Second, many are worried that US SOF – which only constitute less than 5 percent of total U.S. military forces – are being asked to do too much (Robinson, 2013). In May this year, Acting Assistant Secretary of Defense Theresa Whelan said to Congress, ‘we have had to eat our young … [and] mortgaged the future in order to facilitate current operations’ (Lodge, 2017). Interviews with former and current special operations forces – and their relatives – have repeatedly found that the current tempo of operations is threatening troop retention, military effectiveness and the wellbeing of soldiers (Muñoz, 2013; Lohaus, 2016; Philipps 2017; Powell 2016). Even General Raymond Anthony Thomas, Commander of US SOCOM, called the current situation ‘unsustainable’ (Hennigan, 2017).

Third, given the political and economic costs of deploying conventional troops, many are concerned that the US has turned to SOF as the most politically expedient force, rather than the most effective one for the task at hand – potentially to the detriment of a larger strategy (Knowles and Watson, 2017).  Matthew Johnson, of Missouri State University, argues, that in their efforts to destroy terrorist groups, leaders have ‘latched onto the promises and even mystique of SOF. The temptation of limited investment with substantial return continues to make SOF an attractive offer to policymakers, even if this understanding sets up a false expectation’ (Johnson, 2006).

Moreover, there are dangers that relying on SOF can undermine the US long-term strategy.

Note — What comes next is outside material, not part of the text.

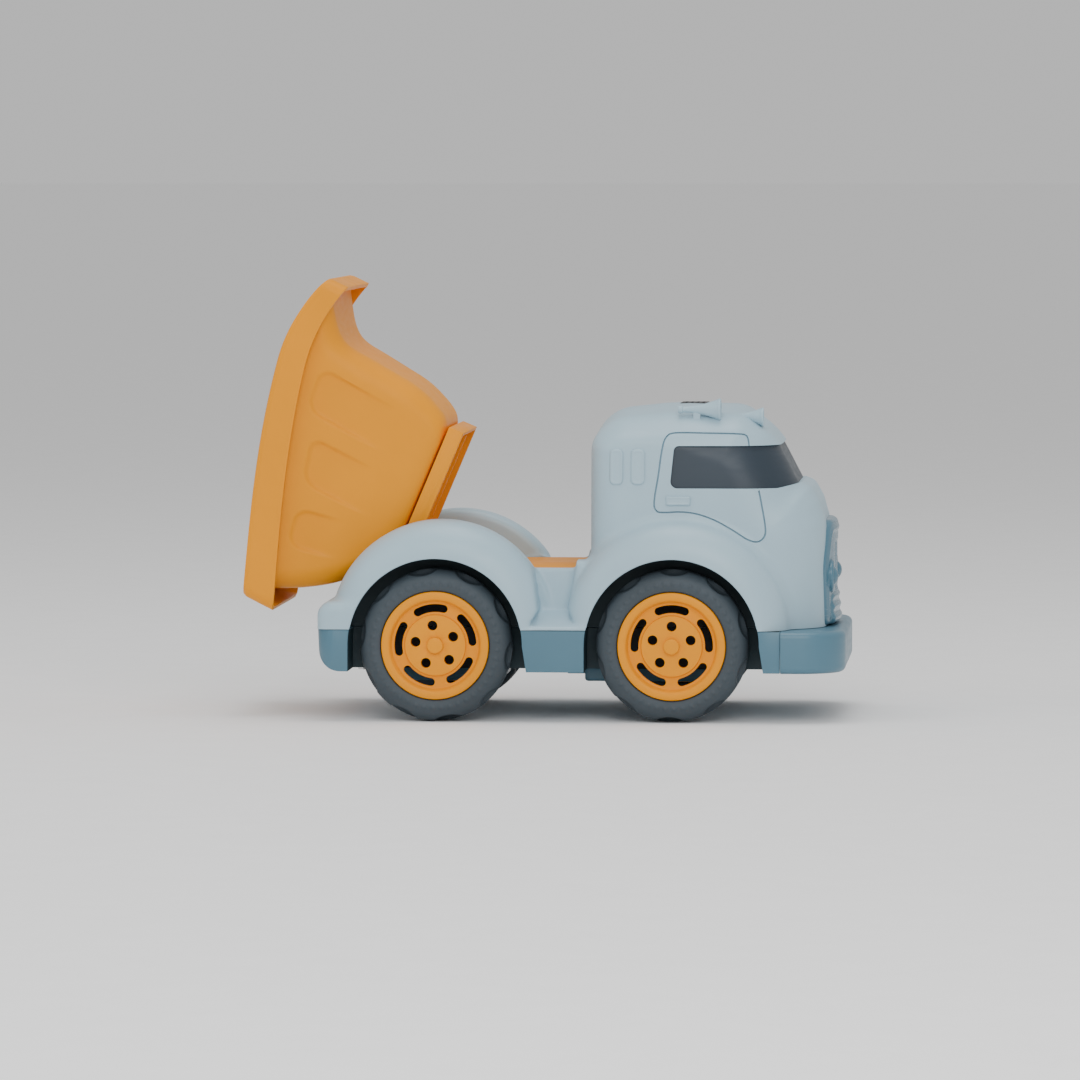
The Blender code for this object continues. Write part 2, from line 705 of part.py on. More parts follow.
# ---------------------------------------------------------------- tipper


# Levels of the bucket in its lowered place: front x and z, tail x and z, half width, corner, and rise
# of the middle of each side above the line from tail to front.
BUCKET_LEVELS = [
    (48.5, 84.3, -12.0, 84.3, 38.5, 9.0, 0.0),
    (55.6, 87.6, -21.0, 87.8, 42.2, 11.0, 0.0),
    (58.5, 92.5, -30.0, 93.2, 43.4, 11.5, 0.0),
    (61.4, 98.8, -37.4, 99.2, 44.4, 12.0, 0.0),
    (64.6, 107.7, -44.8, 107.7, 46.2, 12.0, 0.5),
    (66.4, 121.0, -52.6, 121.0, 48.8, 12.0, 2.5),
    (68.3, 134.3, -57.6, 133.0, 51.4, 12.0, 6.0),
    (69.6, 146.5, -60.6, 141.0, 53.0, 11.0, 11.0),
    (74.5, 153.6, -61.6, 143.4, 53.6, 10.0, 13.4),
    (84.0, 160.0, -62.0, 144.4, 53.9, 8.0, 13.6),
    (94.6, 166.0, -62.2, 144.6, 54.0, 5.0, 13.6),
    (95.9, 166.2, -64.0, 144.4, 56.0, 4.0, 13.6),
    (95.4, 157.2, -65.2, 129.0, 56.4, 4.0, 11.8),
]
RIM_PEAK = 0.72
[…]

There are many concerns that this happened with direct operations in Iraq and Afghanistan. Conrad A. Crane, a retired Army officer and historian, said, following a number of interviews with the military and civilians in both countries, that ‘virtually everyone has a similar story to tell, of some special operations raid that might have been good counterterrorism but was terrible [counter-insurgency]’ (Ricks, 2016). Nor are indirect operations immune from such dangers. Supporting groups who may not share the same long-term goals as the US can create spoilers and greater instability – as shown by the US support of the Peshmerga in its fight against ISIS, which many see as a key driver in the escalating tensions between the Kurds and its neighbours (Alaaldin, 2017; Burns and Baldor, 2017; Gould et al., 2017; Jaffrey, 2017; Tzemach Lemon, 2017).

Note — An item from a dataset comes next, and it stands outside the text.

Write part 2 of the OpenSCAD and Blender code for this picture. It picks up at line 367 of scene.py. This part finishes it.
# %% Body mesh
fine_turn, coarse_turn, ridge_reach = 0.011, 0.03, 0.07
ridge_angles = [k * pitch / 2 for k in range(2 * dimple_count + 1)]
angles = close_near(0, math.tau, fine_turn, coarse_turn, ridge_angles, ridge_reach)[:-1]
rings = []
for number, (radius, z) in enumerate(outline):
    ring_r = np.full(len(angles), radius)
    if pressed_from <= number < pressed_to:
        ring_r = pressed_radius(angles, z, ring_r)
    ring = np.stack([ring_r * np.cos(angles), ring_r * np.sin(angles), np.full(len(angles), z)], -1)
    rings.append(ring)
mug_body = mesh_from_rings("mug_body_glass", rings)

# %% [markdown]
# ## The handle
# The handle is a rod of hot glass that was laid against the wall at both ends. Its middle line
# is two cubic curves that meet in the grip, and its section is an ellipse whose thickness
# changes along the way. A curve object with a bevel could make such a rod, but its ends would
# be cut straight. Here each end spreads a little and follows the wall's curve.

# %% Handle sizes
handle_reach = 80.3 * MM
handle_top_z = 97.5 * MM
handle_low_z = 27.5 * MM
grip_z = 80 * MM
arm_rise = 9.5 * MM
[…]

These dangers have gained a new immediacy under President Donald Trump. While predictions are difficult, his administration looks likely to continue to rely on US SOF; he has readily praised their use, stating: ‘no enemy stands a chance against our special forces’ and looks set to increase their footprint (Lodge, 2017; Hennigan, 2017). Thus, given his inexperience, as well as his startling campaign and rhetoric, safeguards are more important than ever.

Conclusions

SOF have been a defining feature of US military engagement in its post-9/11 wars, yet few understand who they are, what they do and the dangers of their increased use. More worryingly, obsession with SOF appears to be undermining any objective discussion of the pros and cons of their deployment as one SOF officer said: ‘Everyone is infatuated with SOF . . . to do anything against SOF would be absolute sacrilege on both sides of the aisle’ (Johnson, 2006).

This article hopes to go some way to improving the discussion by providing an overview of who SOF are, how they formed. It also described their rise under President Barack Obama, who used SOF to deliver on his electoral promises of a drawdown of troops, while continuing to address the terrorist threat. It outlined three dangers of the current use of special forces: problems of oversight, overstretch of SOF and ensuring their deployment aligns with the US strategy. While, it has not provided an extensive overview of the issue, this piece hopes to challenge the mysticism around SOF, to open the space for a more objective and informed debate. As General Thomas has warned US SOF ‘are not a panacea…We are not the ultimate solution to every problem’ and treating them as if they can will only detriment US strategy, democracy and the soldiers themselves (“Special Operations Chief,” 2017).